If I can get a description I can watch for it on the registry. State and Jackson is not enough since a thief would have ridden it from several blocks away.
H3N3 said:
a thief drops off his partner, partner frees a bike, rides it off, locks it at a collecting point, goes and gets one or two more, partner with van picks up from this point (either one by one or multiples.) Nobody at the collecting point sees a bike being stolen, just unlocked, so there's nothing to cool down.

That's exactly what I mean by "cool down"

They pick it up and put it into a van, truck or whatever in a different place and time than that which the theft occurred -far enough away and removed in time and space from the victim and any witnesses who saw them cut the lock or whatever to forcefully remove it at the original crime scene.

It seems like this might be what happened here.
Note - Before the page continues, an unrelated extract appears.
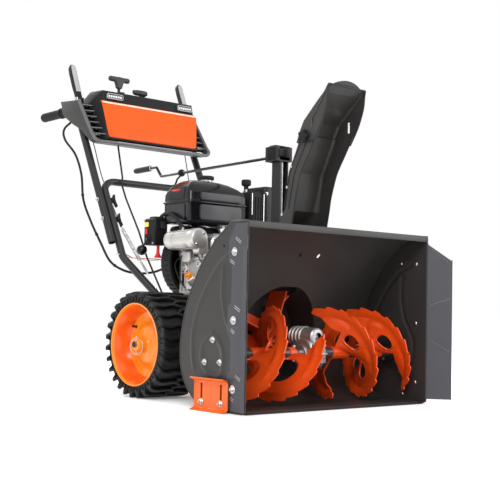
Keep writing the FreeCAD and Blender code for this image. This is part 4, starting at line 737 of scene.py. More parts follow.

The thief might have been in too much of a hurry to find a good spot to "ditch" it temporarily before his accomplices could pick it up so I suppose they might just lock it to anything convenient fast (thieves don't like getting a freshly-stolen bike stolen in turn from them either).

I would think that a smart thief (I'm assuming a lot here) would want to get away from the bike quickly and disassociate himself (or herself) from the evidence until he can be sure he got away cleanly from the scene of the crime -but not put his loot at risk by locking it to another bike which would just attract attention to it which is the last thing he wants.

Perhaps they would lock it to another bike, like you said, because they don't have to wait long for the bike to cool off or to collect some more stolen bikes to the same area for mass pick-up.

It's an interesting system if that is what some of them are doing. Horrible and wrong -but interesting nonetheless.